Locate the lines that hold the string "origin". Copy every such line.

-- DATA SHOWN --
+++

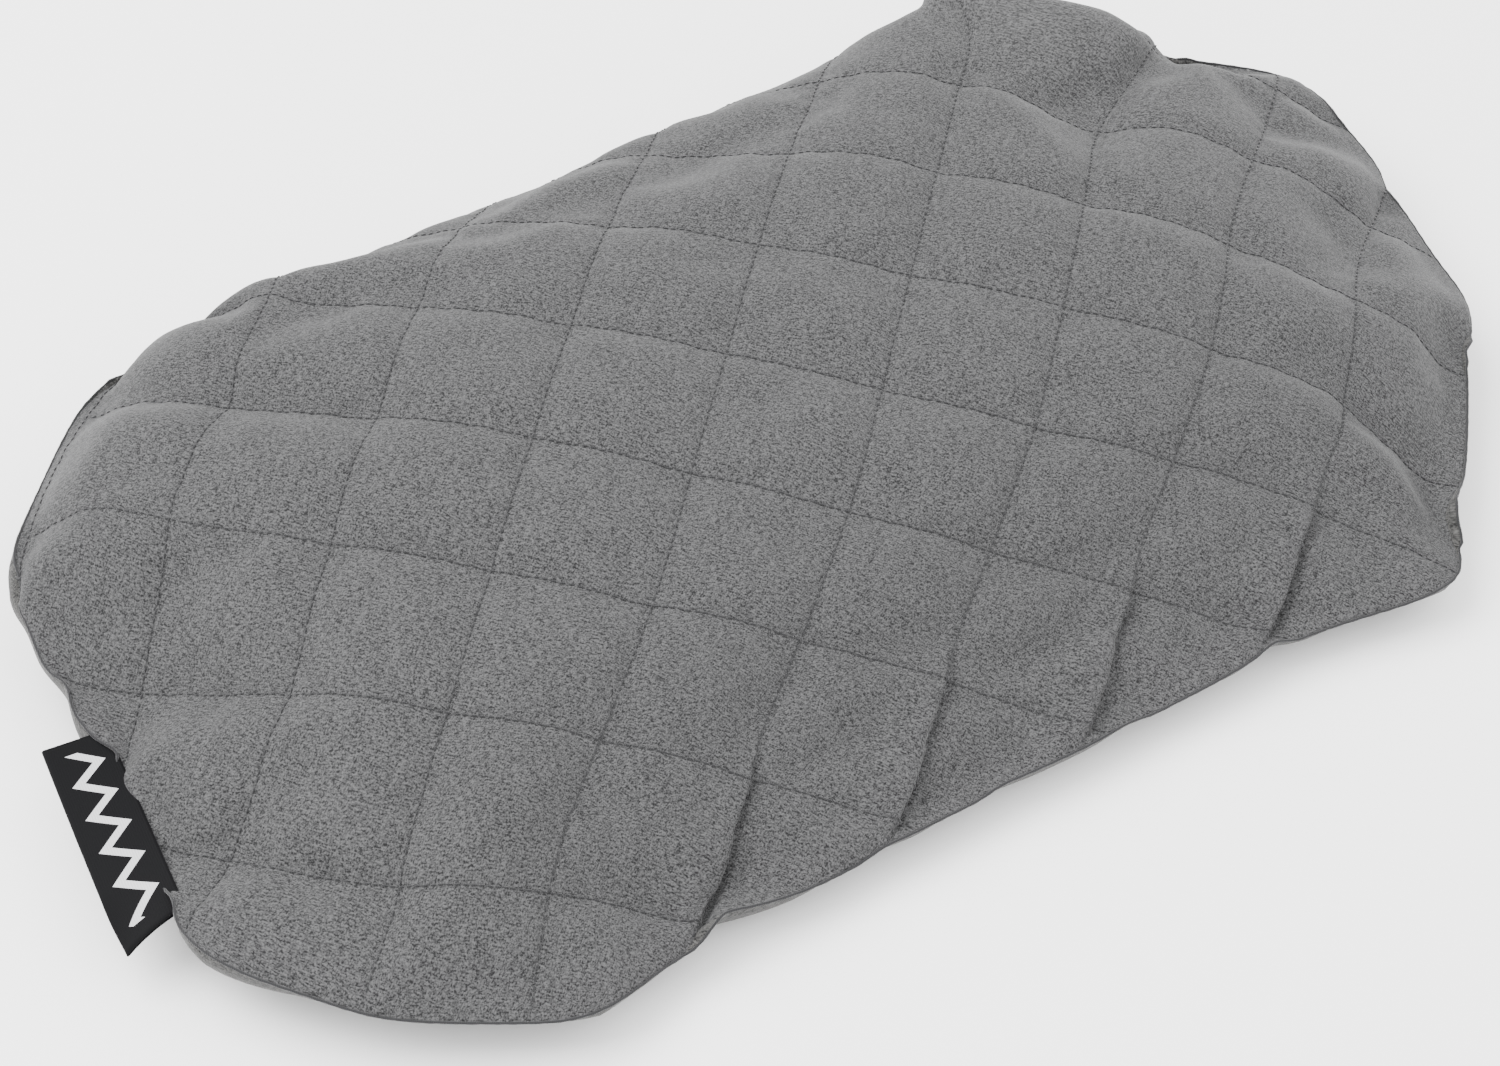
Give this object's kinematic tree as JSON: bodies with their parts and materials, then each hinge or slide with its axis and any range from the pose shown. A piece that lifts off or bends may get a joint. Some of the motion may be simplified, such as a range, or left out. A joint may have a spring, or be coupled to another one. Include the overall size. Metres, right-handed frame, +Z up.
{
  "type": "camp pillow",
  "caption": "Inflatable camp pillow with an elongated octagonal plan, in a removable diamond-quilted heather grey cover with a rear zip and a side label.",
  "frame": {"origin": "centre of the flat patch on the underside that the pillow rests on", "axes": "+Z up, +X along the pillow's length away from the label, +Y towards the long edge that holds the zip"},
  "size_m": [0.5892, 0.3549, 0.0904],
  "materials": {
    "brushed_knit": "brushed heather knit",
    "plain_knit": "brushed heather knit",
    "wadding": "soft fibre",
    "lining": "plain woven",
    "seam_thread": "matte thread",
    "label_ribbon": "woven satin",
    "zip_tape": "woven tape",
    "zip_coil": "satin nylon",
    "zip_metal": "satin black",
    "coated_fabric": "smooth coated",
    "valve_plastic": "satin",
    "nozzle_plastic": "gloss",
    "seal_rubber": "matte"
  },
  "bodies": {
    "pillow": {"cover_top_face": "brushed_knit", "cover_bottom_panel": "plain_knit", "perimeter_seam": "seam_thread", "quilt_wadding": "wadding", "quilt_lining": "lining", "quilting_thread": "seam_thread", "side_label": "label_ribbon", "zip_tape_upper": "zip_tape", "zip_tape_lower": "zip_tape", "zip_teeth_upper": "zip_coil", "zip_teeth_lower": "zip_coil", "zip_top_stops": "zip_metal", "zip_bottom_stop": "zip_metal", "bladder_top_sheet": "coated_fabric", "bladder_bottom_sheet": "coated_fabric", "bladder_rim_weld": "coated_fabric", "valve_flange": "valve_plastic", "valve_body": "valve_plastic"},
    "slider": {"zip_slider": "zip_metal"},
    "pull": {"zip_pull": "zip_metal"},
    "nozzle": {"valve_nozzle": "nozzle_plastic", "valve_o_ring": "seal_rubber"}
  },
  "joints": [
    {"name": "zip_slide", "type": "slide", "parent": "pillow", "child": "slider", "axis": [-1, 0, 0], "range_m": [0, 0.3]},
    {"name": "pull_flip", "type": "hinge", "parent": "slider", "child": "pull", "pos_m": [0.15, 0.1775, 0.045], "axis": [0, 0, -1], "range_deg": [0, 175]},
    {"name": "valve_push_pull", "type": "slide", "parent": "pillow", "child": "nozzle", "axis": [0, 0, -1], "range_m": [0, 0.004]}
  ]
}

+++

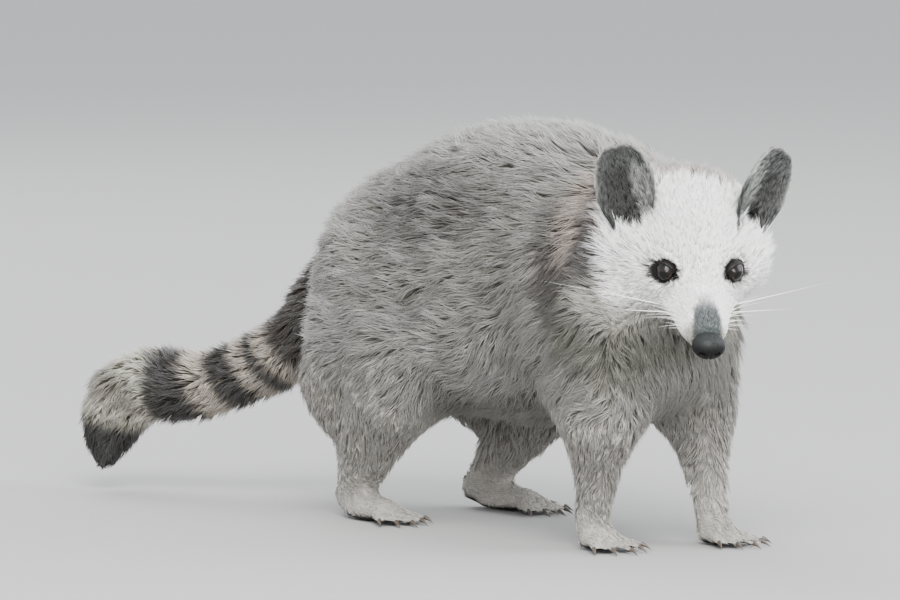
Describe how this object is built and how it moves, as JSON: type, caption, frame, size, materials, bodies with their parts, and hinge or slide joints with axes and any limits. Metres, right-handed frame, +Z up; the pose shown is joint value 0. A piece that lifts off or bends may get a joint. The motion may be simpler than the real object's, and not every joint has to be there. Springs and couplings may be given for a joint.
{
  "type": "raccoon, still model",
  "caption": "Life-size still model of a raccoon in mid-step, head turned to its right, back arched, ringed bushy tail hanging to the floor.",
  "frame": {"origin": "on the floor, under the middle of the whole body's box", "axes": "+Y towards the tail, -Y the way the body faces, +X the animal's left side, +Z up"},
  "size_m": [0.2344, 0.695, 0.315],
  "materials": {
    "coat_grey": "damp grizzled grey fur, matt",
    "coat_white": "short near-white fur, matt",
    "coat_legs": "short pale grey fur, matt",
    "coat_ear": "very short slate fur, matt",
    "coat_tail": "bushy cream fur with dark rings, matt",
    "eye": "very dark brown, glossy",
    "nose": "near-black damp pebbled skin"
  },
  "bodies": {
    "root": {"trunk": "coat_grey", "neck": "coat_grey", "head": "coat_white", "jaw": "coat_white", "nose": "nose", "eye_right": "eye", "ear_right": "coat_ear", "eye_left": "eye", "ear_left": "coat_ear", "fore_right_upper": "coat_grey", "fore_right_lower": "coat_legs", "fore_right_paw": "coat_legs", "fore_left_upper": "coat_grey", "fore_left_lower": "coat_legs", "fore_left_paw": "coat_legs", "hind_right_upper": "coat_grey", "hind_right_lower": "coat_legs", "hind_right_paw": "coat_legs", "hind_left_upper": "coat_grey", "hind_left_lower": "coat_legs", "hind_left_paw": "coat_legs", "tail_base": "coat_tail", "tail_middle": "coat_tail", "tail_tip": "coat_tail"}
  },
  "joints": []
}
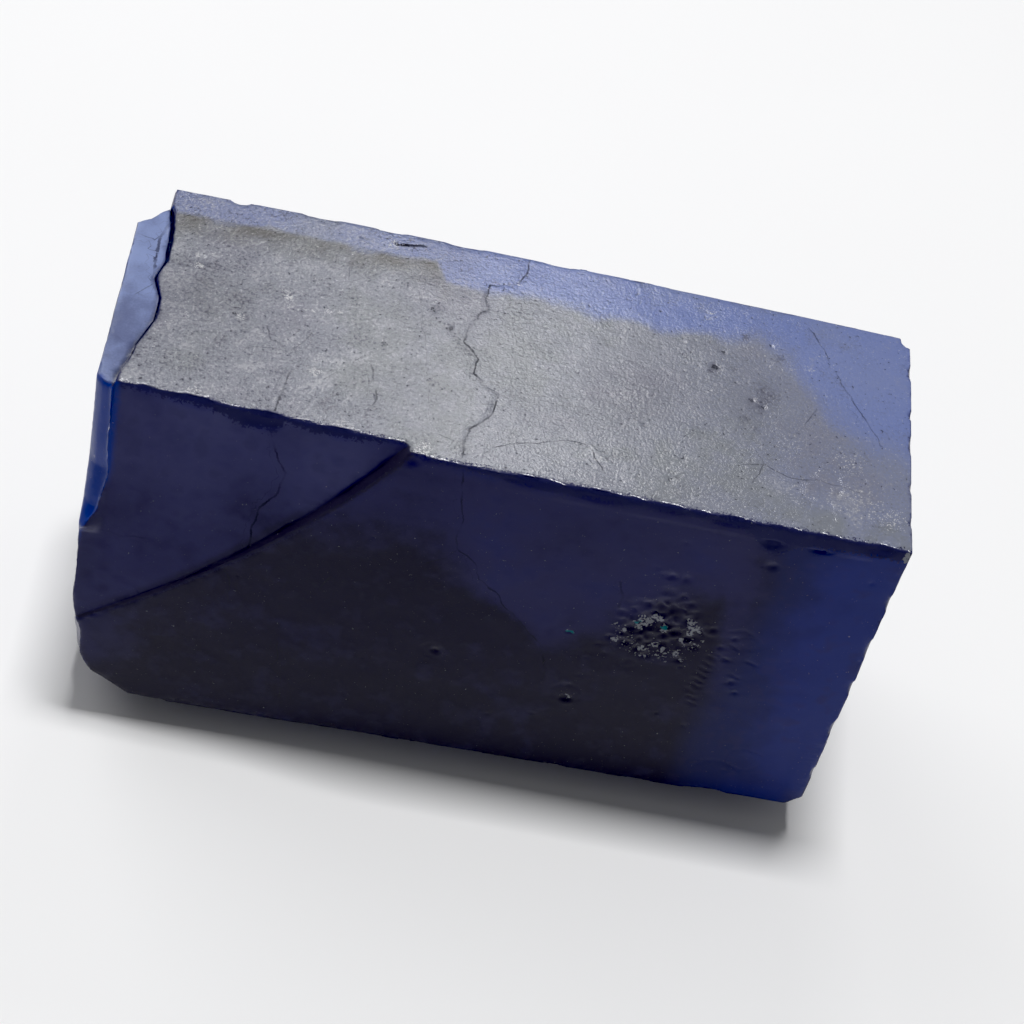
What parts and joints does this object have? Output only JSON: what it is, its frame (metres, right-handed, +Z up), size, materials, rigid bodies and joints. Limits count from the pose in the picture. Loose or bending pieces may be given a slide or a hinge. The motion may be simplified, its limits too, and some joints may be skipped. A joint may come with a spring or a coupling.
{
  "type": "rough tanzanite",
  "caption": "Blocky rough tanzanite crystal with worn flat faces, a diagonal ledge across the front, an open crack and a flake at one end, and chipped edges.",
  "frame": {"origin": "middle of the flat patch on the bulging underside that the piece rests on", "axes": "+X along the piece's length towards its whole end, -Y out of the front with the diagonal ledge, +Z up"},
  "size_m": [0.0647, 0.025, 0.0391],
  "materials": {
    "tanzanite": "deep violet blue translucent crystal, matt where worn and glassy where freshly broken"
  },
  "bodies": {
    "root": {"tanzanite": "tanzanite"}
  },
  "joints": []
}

+++

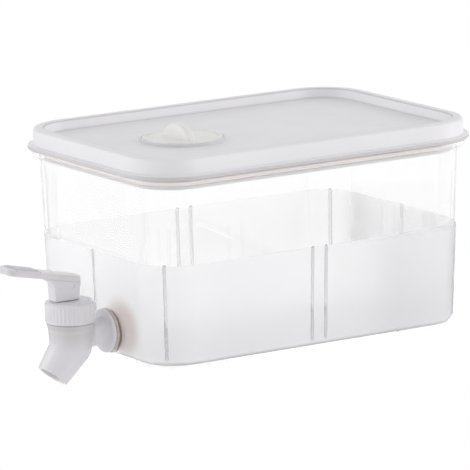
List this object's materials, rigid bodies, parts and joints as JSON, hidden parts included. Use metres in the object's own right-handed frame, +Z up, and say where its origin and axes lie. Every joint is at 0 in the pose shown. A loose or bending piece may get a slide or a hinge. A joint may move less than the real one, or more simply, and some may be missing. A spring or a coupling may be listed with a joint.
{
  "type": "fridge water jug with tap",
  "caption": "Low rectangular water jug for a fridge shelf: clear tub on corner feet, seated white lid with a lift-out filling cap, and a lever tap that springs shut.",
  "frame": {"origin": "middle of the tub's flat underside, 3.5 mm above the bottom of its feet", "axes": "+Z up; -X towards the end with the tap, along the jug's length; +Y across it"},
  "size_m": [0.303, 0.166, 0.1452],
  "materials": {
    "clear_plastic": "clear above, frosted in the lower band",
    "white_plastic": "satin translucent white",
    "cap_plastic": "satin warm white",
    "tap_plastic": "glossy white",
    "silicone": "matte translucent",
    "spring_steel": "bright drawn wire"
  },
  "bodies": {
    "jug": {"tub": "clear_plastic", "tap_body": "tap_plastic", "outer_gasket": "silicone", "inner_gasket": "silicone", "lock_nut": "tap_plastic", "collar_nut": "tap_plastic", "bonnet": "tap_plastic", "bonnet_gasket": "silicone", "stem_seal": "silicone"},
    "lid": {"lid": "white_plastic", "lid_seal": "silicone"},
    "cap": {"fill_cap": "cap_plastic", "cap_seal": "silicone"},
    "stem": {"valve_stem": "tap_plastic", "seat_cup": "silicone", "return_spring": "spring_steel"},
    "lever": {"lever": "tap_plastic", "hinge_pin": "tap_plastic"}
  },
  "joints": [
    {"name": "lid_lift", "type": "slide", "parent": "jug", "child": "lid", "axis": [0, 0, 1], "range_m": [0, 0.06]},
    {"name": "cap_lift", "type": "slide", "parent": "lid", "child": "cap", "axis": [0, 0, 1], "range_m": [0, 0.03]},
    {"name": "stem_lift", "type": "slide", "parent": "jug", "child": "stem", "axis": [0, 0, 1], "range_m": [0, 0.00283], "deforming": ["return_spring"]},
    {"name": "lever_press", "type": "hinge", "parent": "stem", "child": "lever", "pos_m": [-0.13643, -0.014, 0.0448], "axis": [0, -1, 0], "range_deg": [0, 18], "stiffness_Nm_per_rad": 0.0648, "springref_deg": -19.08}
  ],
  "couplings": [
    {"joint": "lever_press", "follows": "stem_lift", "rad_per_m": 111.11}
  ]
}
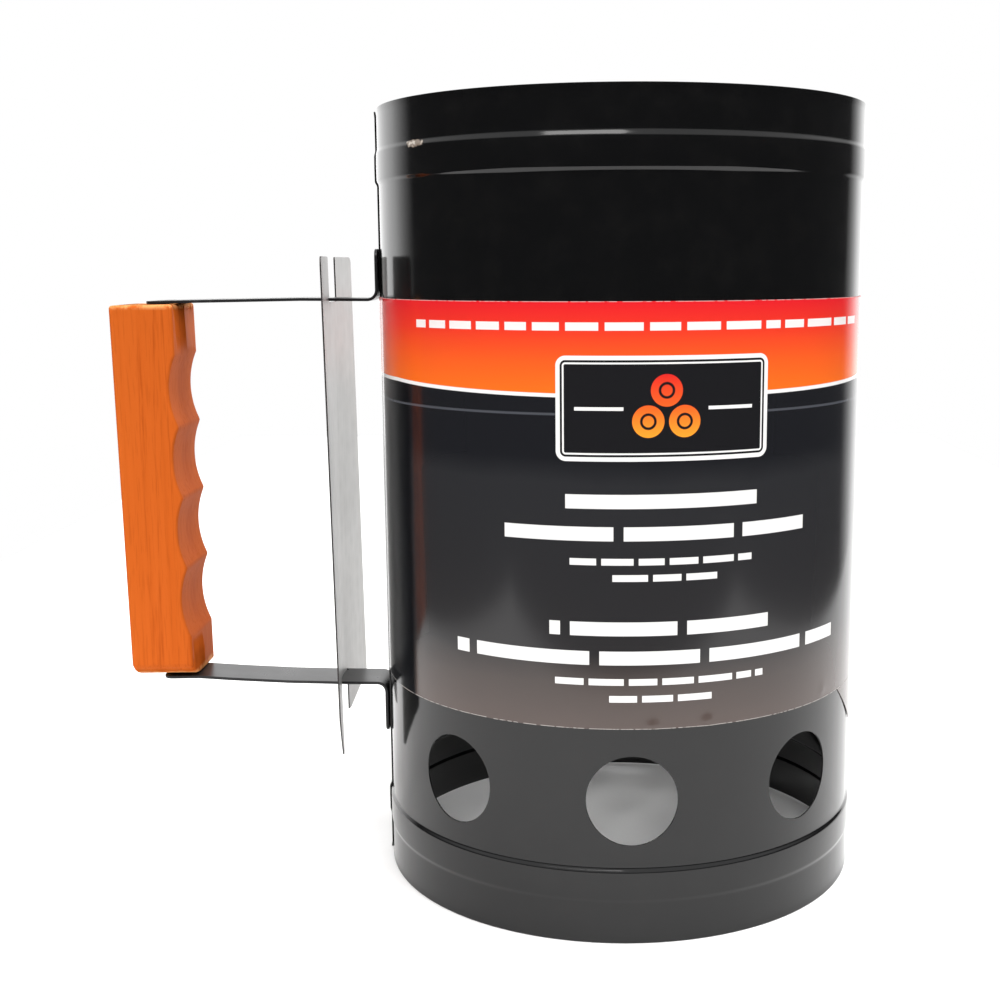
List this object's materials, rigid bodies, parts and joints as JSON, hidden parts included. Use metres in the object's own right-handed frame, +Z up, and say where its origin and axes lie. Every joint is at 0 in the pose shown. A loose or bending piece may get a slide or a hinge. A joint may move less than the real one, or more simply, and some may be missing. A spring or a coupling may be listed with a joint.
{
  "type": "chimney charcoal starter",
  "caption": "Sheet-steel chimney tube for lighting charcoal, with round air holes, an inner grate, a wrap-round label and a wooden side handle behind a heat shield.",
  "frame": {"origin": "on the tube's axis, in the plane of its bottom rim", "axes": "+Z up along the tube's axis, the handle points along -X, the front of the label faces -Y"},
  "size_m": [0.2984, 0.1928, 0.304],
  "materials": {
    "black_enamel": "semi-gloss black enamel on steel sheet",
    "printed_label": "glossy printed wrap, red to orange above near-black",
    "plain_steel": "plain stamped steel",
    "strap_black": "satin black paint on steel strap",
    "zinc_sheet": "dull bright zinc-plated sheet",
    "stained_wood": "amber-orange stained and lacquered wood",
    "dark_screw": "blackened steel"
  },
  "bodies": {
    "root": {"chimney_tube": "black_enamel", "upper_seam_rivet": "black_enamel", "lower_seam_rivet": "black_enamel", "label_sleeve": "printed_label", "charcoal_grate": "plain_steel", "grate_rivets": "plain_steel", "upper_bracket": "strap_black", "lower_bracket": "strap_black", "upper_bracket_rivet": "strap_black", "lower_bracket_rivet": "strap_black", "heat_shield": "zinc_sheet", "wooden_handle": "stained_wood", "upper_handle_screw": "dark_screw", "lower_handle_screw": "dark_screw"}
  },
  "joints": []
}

+++

-- SOLUTION --
  "frame": {"origin": "centre of the flat patch on the underside that the pillow rests on", "axes": "+Z up, +X along the pillow's length away from the label, +Y towards the long edge that holds the zip"},
  "frame": {"origin": "on the floor, under the middle of the whole body's box", "axes": "+Y towards the tail, -Y the way the body faces, +X the animal's left side, +Z up"},
  "frame": {"origin": "middle of the flat patch on the bulging underside that the piece rests on", "axes": "+X along the piece's length towards its whole end, -Y out of the front with the diagonal ledge, +Z up"},
List this object's materials, rigid bodies, parts and joints as JSON, hidden parts included. Use metres in the object's own right-handed frame, +Z up, and say where its origin and axes lie. Every joint is at 0 in the pose shown. A loose or bending piece may get a slide or a hinge. A joint may move less than the real one, or more simply, and some may be missing. A spring or a coupling may be listed with a joint.
  "frame": {"origin": "middle of the tub's flat underside, 3.5 mm above the bottom of its feet", "axes": "+Z up; -X towards the end with the tap, along the jug's length; +Y across it"},
List this object's materials, rigid bodies, parts and joints as JSON, hidden parts included. Use metres in the object's own right-handed frame, +Z up, and say where its origin and axes lie. Every joint is at 0 in the pose shown. A loose or bending piece may get a slide or a hinge. A joint may move less than the real one, or more simply, and some may be missing. A spring or a coupling may be listed with a joint.
  "frame": {"origin": "on the tube's axis, in the plane of its bottom rim", "axes": "+Z up along the tube's axis, the handle points along -X, the front of the label faces -Y"},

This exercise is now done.